Подлинное и мнимое сострадание

Любому опытному духовнику понятно, что проблема не в незнании человеком того, что ему нужно делать. Она состоит в отказе человека принимать ответственность за сложившуюся жизненную ситуацию, отказе меняться, точно так же, как вне душепопечения, в реальной жизни он отказывается принимать ответственность за свои жизненные неприятности.
Вспоминается один случай, когда к известному пастырю стала обращаться за душепопечением воцерковляющаяся женщина с огромным количеством жизненных проблем. Как правило, женщины, которым за пятьдесят, нередко навязывают священнику роль заинтересованного слушателя собственных переживаний, ситуаций, воспоминаний, не имеющим к жизни духовной никакого отношения. Молодым неопытным батюшкам кажется, что в выслушивании этого и состоит сострадание. Они подолгу выслушивают, одобрительно кивают... Но священники более старшего поколения таких людей, как покажется на первый взгляд, бесцеремонно обрывают. Один священник еще в те годы, когда он только начинал свое душепопечение, принял заботу о такой женщине и рассказывал об ощущении свинцовой тяжести после общения с ней... Но вернемся к нашему случаю. Женщина приходила на беседу, на исповедь, каждый раз продолжая свой бесконечный рассказ о годах молодости, о том, как закрывали храмы, о том, как ее бабушка постилась... Но о себе эта женщина ничего глубокого и значительного не рассказывала. Она задавала вопросы общего плана ("Можно ли в среду есть рыбу?", "Можно ли лампадку зажигать от спички, или нужно непременно от свечи?" и т.п.) и, немножко эмоционально подпитанная, радостная уходила домой. Пастырь, видя бесплодность таких отношений, порекомендовал ей пожить месяца три в небольшом сестричестве. Сначала это вызвало резкое возражение, но, поступив в сестричество, женщина точно таким же образом воспроизвела свою жизненную позицию. При совершенном нежелании внутренней работы, нежелании поиска каких-то более теплых человеческих отношений с другими людьми (предполагающих равность взаимоотдачи, а не односторонность душевной эксплуатации слушающего говорящим), женщина выделила двух сестер, готовых выслушивать ее воспоминания... Через две недели и эти сестры подустали от ее рассказов, начали вежливо отказываться выслушивать ее, на что она незамедлительно обиделась...
Жизнь этой женщины в общине не помогла ее личностному и духовному росту. На последней встрече, имевшей для нее решающее значение, она с раздражением принялась доказывать священнику, что в сестричестве все черствые, что никто ей не помогает, и заявила, что у нее есть очень серьезные сомнения, а "правильное" ли это сестричество и "правильное" ли душепопечение у этого духовника, и вообще нужно ли ей послушание и духовное руководство.

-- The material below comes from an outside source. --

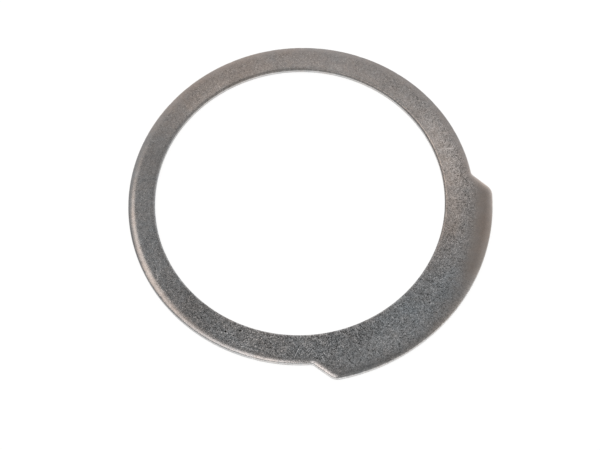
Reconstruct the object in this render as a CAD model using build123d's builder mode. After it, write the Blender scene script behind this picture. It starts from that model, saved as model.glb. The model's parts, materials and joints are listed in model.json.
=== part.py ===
from build123d import *
import os

# A flat stamped washer: a round ring with one wide lug, cut from thin steel sheet.
# Millimetres and degrees. The origin is the bore's centre on the lower face, +Z is up
# through the sheet, and +X runs out through the middle of the lug.

# Ring
sheet_thickness = 1.5
bore_radius = 35.0
ring_width = 6.75          # from the bore to the rim
rim_offset = 0.45          # the rim's centre lies this far from the bore's, towards the lug

# Lug
lug_reach = 4.35           # how far its curved end stands out beyond the rim
lug_root_angle = 47.5      # from the lug's middle line to the foot of each flank
flank_taper = 2.0          # how much each flank leans in towards the middle line
root_fillet = 1.5
tip_fillet = 3.0

# Upper edge of the outline, drawn down as the blank was cut: a shallow slope with blended ends
roll_width = 1.2
roll_drop = 0.35
roll_inner_blend = 5.0
roll_outer_blend = 0.3

# The other edges, tumbled smooth
bore_upper_round = 0.55
bore_lower_round = 0.12
outline_lower_round = 0.12

rim_radius = bore_radius + ring_width
lug_radius = rim_radius + lug_reach
rim_centre = Vector(rim_offset, 0)
lug_foot = rim_centre + Vector(rim_radius, 0).rotate(Axis.Z, lug_root_angle)
flank_end = lug_foot + Vector(lug_radius, 0).rotate(Axis.Z, -flank_taper)   # well past the lug's end
slope_foot_height = sheet_thickness - roll_drop


def from_rim_centre(vertex):
    return (Vector(vertex) - rim_centre).length


def upper_face():
    return washer.faces().sort_by(Axis.Z)[-1]


def lower_face():
    return washer.faces().sort_by(Axis.Z)[0]


def edges_at_height(height):
    return washer.edges().filter_by(lambda edge: abs(edge.center().Z - height) < 0.001)


with BuildPart() as washer:
    with BuildSketch() as outline:
        with BuildLine():
            half_lug = Polyline(rim_centre, lug_foot, flank_end, (flank_end.X, 0))
            mirror(half_lug, about=Plane.XZ)
        make_face()
        with Locations(rim_centre):
            Circle(lug_radius, mode=Mode.INTERSECT)
        fillet(outline.vertices().sort_by(from_rim_centre)[-2:], tip_fillet)
        with Locations(rim_centre):
            Circle(rim_radius)
        fillet(outline.vertices().sort_by(from_rim_centre)[:2], root_fillet)
    extrude(amount=sheet_thickness)
    Hole(bore_radius)

    chamfer(upper_face().outer_wire().edges(), roll_width, roll_drop, reference=upper_face())
    fillet(edges_at_height(slope_foot_height), roll_outer_blend)
    fillet(upper_face().outer_wire().edges(), roll_inner_blend)
    fillet(upper_face().inner_wires().edges(), bore_upper_round)
    fillet(lower_face().inner_wires().edges(), bore_lower_round)
    fillet(lower_face().outer_wire().edges(), outline_lower_round)

washer.part.label = "washer"

os.makedirs("parts", exist_ok=True)
export_step(washer.part, "parts/washer.step")

size = washer.part.bounding_box().size
print(f"washer: {size.X:.2f} x {size.Y:.2f} x {size.Z:.2f} mm, {washer.part.volume:.0f} mm3")
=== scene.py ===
import json
import math
import bpy
import numpy as np
from mathutils import Matrix, Vector


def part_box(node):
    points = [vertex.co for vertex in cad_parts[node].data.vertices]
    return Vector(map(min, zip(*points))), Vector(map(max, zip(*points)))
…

Если такой человек окажется в братстве или сестричестве, то энергией своей пассивности и сомнений в "правильности" устройства данного коллектива или же в "правильности" душепопечения он способен заразить многих неутвержденных людей.
На глубинном уровне затем выяснилось, что эта женщина, во-первых, не хотела брать на себя ответственность ни за серьезные отношения с духовником (поэтому все разговоры были очень поверхностными), ни с сестрами. Она никак не хотела работать над собой, а в общине, о которой мы говорим, самая главная задача состояла в том, чтобы, по слову преп. Амвросия Оптинского, "научиться жить на земле небесно", задача научения принятию и любви по отношению к тем людям, которые оказались здесь, под руководством одного и того же духовного руководителя.
Боязнь перспективы работать над собой, боязнь что-то менять в себе, отталкивала женщину от движения вперед и замыкала в рамках трагического одиночества. Собственная ответственность за образовавшееся вокруг нее поле непонимания была очень тщательно замаскирована и вытеснена из поля осознания.